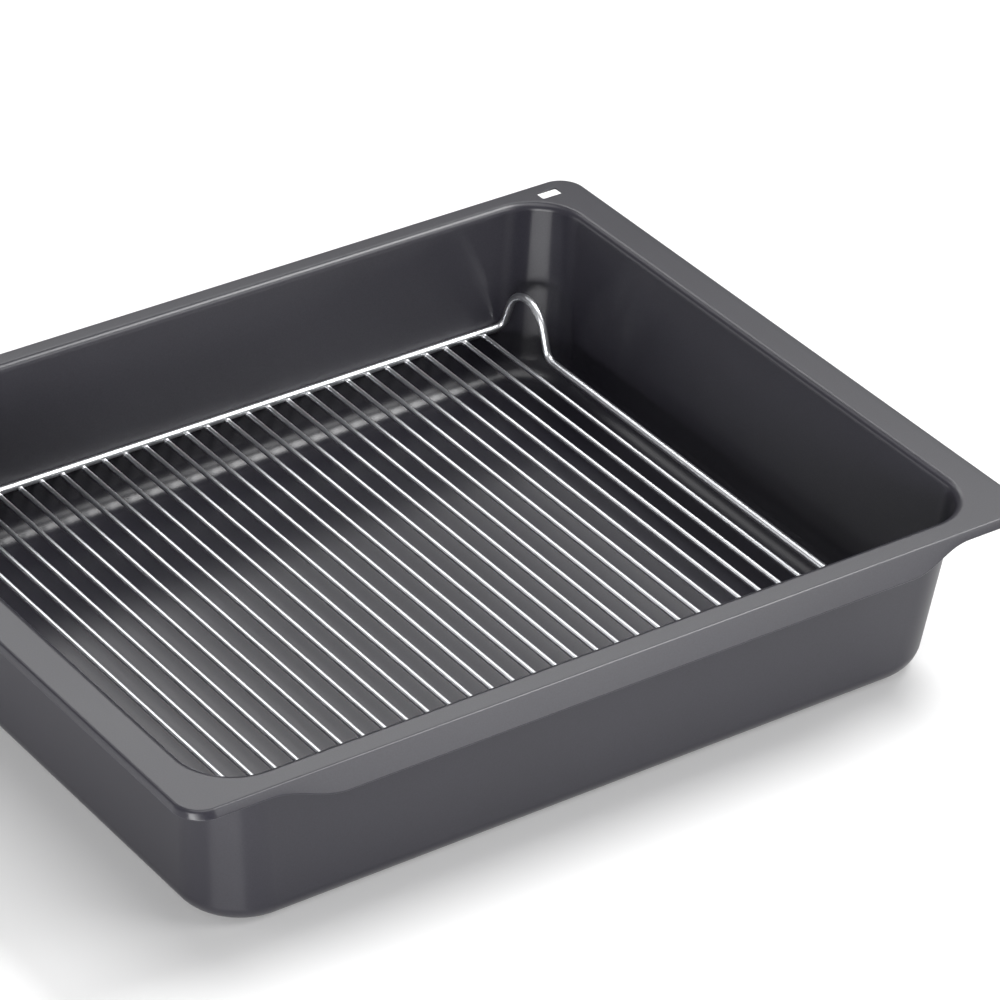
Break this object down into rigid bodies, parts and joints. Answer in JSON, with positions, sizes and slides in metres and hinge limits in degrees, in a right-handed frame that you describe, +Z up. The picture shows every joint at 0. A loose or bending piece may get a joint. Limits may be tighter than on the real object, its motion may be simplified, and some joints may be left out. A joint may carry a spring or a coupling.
{
  "type": "roasting pan with rack",
  "caption": "Deep enamelled roasting pan with a flat rim, a sloping front flange and slotted back corners, holding a chromed wire rack with lifting arches.",
  "frame": {"origin": "middle of the pan's flat base, on the plane that it stands on", "axes": "+X along the width to the right as seen from the front, +Z up, the front flange on the -Y side"},
  "size_m": [0.455, 0.375, 0.09],
  "materials": {
    "enamel": "satin",
    "chrome_wire": "polished"
  },
  "bodies": {
    "pan": {"pan_shell": "enamel"},
    "rack": {"rack_frame": "chrome_wire", "rack_wire_01": "chrome_wire", "rack_wire_02": "chrome_wire", "rack_wire_03": "chrome_wire", "rack_wire_04": "chrome_wire", "rack_wire_05": "chrome_wire", "rack_wire_06": "chrome_wire", "rack_wire_07": "chrome_wire", "rack_wire_08": "chrome_wire", "rack_wire_09": "chrome_wire", "rack_wire_10": "chrome_wire", "rack_wire_11": "chrome_wire", "rack_wire_12": "chrome_wire", "rack_wire_13": "chrome_wire", "rack_wire_14": "chrome_wire", "rack_wire_15": "chrome_wire", "rack_wire_16": "chrome_wire", "rack_wire_17": "chrome_wire", "rack_wire_18": "chrome_wire", "rack_wire_19": "chrome_wire", "rack_wire_20": "chrome_wire", "rack_wire_21": "chrome_wire", "rack_wire_22": "chrome_wire", "rack_wire_23": "chrome_wire", "rack_wire_24": "chrome_wire", "rack_wire_25": "chrome_wire", "rack_wire_26": "chrome_wire", "rack_wire_27": "chrome_wire", "rack_wire_28": "chrome_wire", "rack_wire_29": "chrome_wire"}
  },
  "joints": [
    {"name": "rack_lift", "type": "slide", "parent": "pan", "child": "rack", "axis": [0, 0, 1], "range_m": [0, 0.1]}
  ]
}
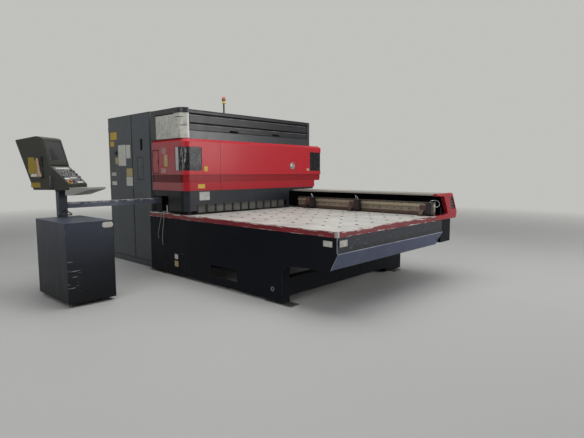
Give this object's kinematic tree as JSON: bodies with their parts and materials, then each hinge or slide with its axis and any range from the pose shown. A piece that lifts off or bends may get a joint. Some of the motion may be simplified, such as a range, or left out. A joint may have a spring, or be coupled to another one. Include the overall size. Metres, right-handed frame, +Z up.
{
  "type": "laser cutting machine",
  "caption": "Sheet metal laser cutter: a bridge over a long ball table, a clamp carriage along the side, a swivel console and power cabinets.",
  "frame": {"origin": "on the floor, under the middle of the cutting head's travel, on the middle foot plate", "axes": "+X along the table to its free end, +Y to the clamp carriage, +Z up"},
  "size_m": [5.75, 4.6425, 2.69],
  "materials": {
    "black_paint": "satin",
    "black_plastic": "matt",
    "black_rubber": "matt",
    "bright_steel": "brushed",
    "brown_cast": "rough",
    "clear_hose": "gloss",
    "copper": "polished",
    "dark_glass": "dark tint",
    "dark_paint": "satin",
    "grey_paint": "satin",
    "grey_plastic": "matt",
    "lamp_plastic": "gloss",
    "pale_paint": "satin",
    "red_paint": "satin",
    "red_plastic": "gloss",
    "screen_glass": "gloss",
    "table_steel": "worn"
  },
  "bodies": {
    "machine": {"base_frame": "dark_paint", "levelling_feet": "bright_steel", "side_panel": "dark_paint", "end_apron": "dark_paint", "edge_strip": "red_paint", "corner_cap": "bright_steel", "table_top": "table_steel", "ball_units": "bright_steel", "outfeed_table": "table_steel", "guide_box": "dark_paint", "guide_rails": "bright_steel", "way_cover": "pale_paint", "end_housing": "red_paint", "housing_grille": "grey_plastic", "bridge_frame": "grey_paint", "laser_source": "pale_paint", "cowl_near": "red_paint", "cowl_centre": "red_paint", "cowl_far": "red_paint", "cowl_rear": "grey_paint", "windows": "dark_glass", "hood_shell": "black_paint", "hood_end_cover": "pale_paint", "skirt": "black_paint", "strip_curtains": "black_rubber", "signal_tower": "lamp_plastic", "cable_duct": "black_paint", "console_post": "black_paint", "station_cabinet": "black_paint", "power_cabinets": "black_paint", "base_cable_1": "grey_plastic", "base_cable_2": "grey_plastic", "station_cable": "black_rubber"},
    "service_door": {"service_door": "dark_paint"},
    "end_door": {"end_door": "red_paint"},
    "hood_hatch": {"hood_hatch": "black_paint"},
    "carriage": {"carriage_beam": "bright_steel", "clamp_body_1": "brown_cast", "clamp_body_2": "brown_cast", "clamp_body_3": "brown_cast", "clamp_hose_1": "clear_hose", "clamp_hose_2": "clear_hose", "clamp_hose_3": "clear_hose"},
    "clamp_jaw_1": {"clamp_jaw_1": "bright_steel"},
    "clamp_jaw_2": {"clamp_jaw_2": "bright_steel"},
    "clamp_jaw_3": {"clamp_jaw_3": "bright_steel"},
    "head_carriage": {"head_carriage": "bright_steel"},
    "cutting_head": {"cutting_head": "bright_steel", "nozzle": "copper"},
    "console": {"console_housing": "black_paint", "console_screen": "screen_glass", "console_keys": "grey_plastic", "console_shelf": "pale_paint"},
    "stop_button": {"stop_button": "red_plastic"},
    "override_dial": {"override_dial": "black_plastic"},
    "station_door": {"station_door": "black_paint"},
    "power_door_left": {"power_door_left": "black_paint"},
    "isolator_handle": {"isolator_handle": "black_plastic"},
    "power_door_right": {"power_door_right": "black_paint"},
    "service_flap": {"service_flap": "black_paint"}
  },
  "joints": [
    {"name": "carriage_slide", "type": "slide", "parent": "machine", "child": "carriage", "axis": [1, 0, 0], "range_m": [-2.52, 0]},
    {"name": "clamp_jaw_1_tilt", "type": "hinge", "parent": "carriage", "child": "clamp_jaw_1", "pos_m": [0.834, 0.985, 0.972], "axis": [-1, 0, 0], "range_deg": [0, 20]},
    {"name": "clamp_jaw_2_tilt", "type": "hinge", "parent": "carriage", "child": "clamp_jaw_2", "pos_m": [1.734, 0.985, 0.972], "axis": [-1, 0, 0], "range_deg": [0, 20]},
    {"name": "clamp_jaw_3_tilt", "type": "hinge", "parent": "carriage", "child": "clamp_jaw_3", "pos_m": [2.914, 0.985, 0.972], "axis": [-1, 0, 0], "range_deg": [0, 20]},
    {"name": "head_y_slide", "type": "slide", "parent": "machine", "child": "head_carriage", "axis": [0, 1, 0], "range_m": [-0.775, 0.775]},
    {"name": "head_z_slide", "type": "slide", "parent": "head_carriage", "child": "cutting_head", "axis": [0, 0, 1], "range_m": [-0.02, 0.1]},
    {"name": "hood_hatch_hinge", "type": "hinge", "parent": "machine", "child": "hood_hatch", "pos_m": [0.4525, 0.222, 2.357], "axis": [0, -1, 0], "range_deg": [0, 95]},
    {"name": "end_door_hinge", "type": "hinge", "parent": "machine", "child": "end_door", "pos_m": [-0.322, -1.178, 1.6535], "axis": [0, 0, -1], "range_deg": [0, 100]},
    {"name": "service_door_hinge", "type": "hinge", "parent": "machine", "child": "service_door", "pos_m": [-0.067, -1.146, 0.1965], "axis": [0, 0, -1], "range_deg": [0, 110]},
    {"name": "station_door_hinge", "type": "hinge", "parent": "machine", "child": "station_door", "pos_m": [0.705, -2.845, 0.49], "axis": [0, 0, -1], "range_deg": [0, 110]},
    {"name": "power_door_left_hinge", "type": "hinge", "parent": "machine", "child": "power_door_left", "pos_m": [-1.916, -1.07, 1.26], "axis": [0, 0, -1], "range_deg": [0, 100]},
    {"name": "isolator_turn", "type": "hinge", "parent": "power_door_left", "child": "isolator_handle", "pos_m": [-1.676, -1.0703, 1.829], "axis": [0, -1, 0], "range_deg": [0, 90]},
    {"name": "power_door_right_hinge", "type": "hinge", "parent": "machine", "child": "power_door_right", "pos_m": [-1.11, -1.07, 1.26], "axis": [0, 0, -1], "range_deg": [0, 100]},
    {"name": "service_flap_hinge", "type": "hinge", "parent": "power_door_right", "child": "service_flap", "pos_m": [-0.967, -1.069, 1.5625], "axis": [0, 0, -1], "range_deg": [0, 110]},
    {"name": "console_swivel", "type": "hinge", "parent": "machine", "child": "console", "pos_m": [-0.33, -2.485, 1.2817], "axis": [0, 0, 1], "range_deg": [-30, 30]},
    {"name": "stop_button_press", "type": "slide", "parent": "console", "child": "stop_button", "axis": [-0.5712, -0.3569, -0.7391], "range_m": [0, 0.004], "stiffness_N_per_m": 2000, "springref_m": -0.002},
    {"name": "override_dial_turn", "type": "hinge", "parent": "console", "child": "override_dial", "pos_m": [-0.11164, -2.40987, 1.38472], "axis": [0.5712, 0.3569, 0.7391], "range_deg": [0, 270]}
  ]
}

What is asked >>
Copy out every line that includes the word "object".

Task result >>
Break this object down into rigid bodies, parts and joints. Answer in JSON, with positions, sizes and slides in metres and hinge limits in degrees, in a right-handed frame that you describe, +Z up. The picture shows every joint at 0. A loose or bending piece may get a joint. Limits may be tighter than on the real object, its motion may be simplified, and some joints may be left out. A joint may carry a spring or a coupling.
Give this object's kinematic tree as JSON: bodies with their parts and materials, then each hinge or slide with its axis and any range from the pose shown. A piece that lifts off or bends may get a joint. Some of the motion may be simplified, such as a range, or left out. A joint may have a spring, or be coupled to another one. Include the overall size. Metres, right-handed frame, +Z up.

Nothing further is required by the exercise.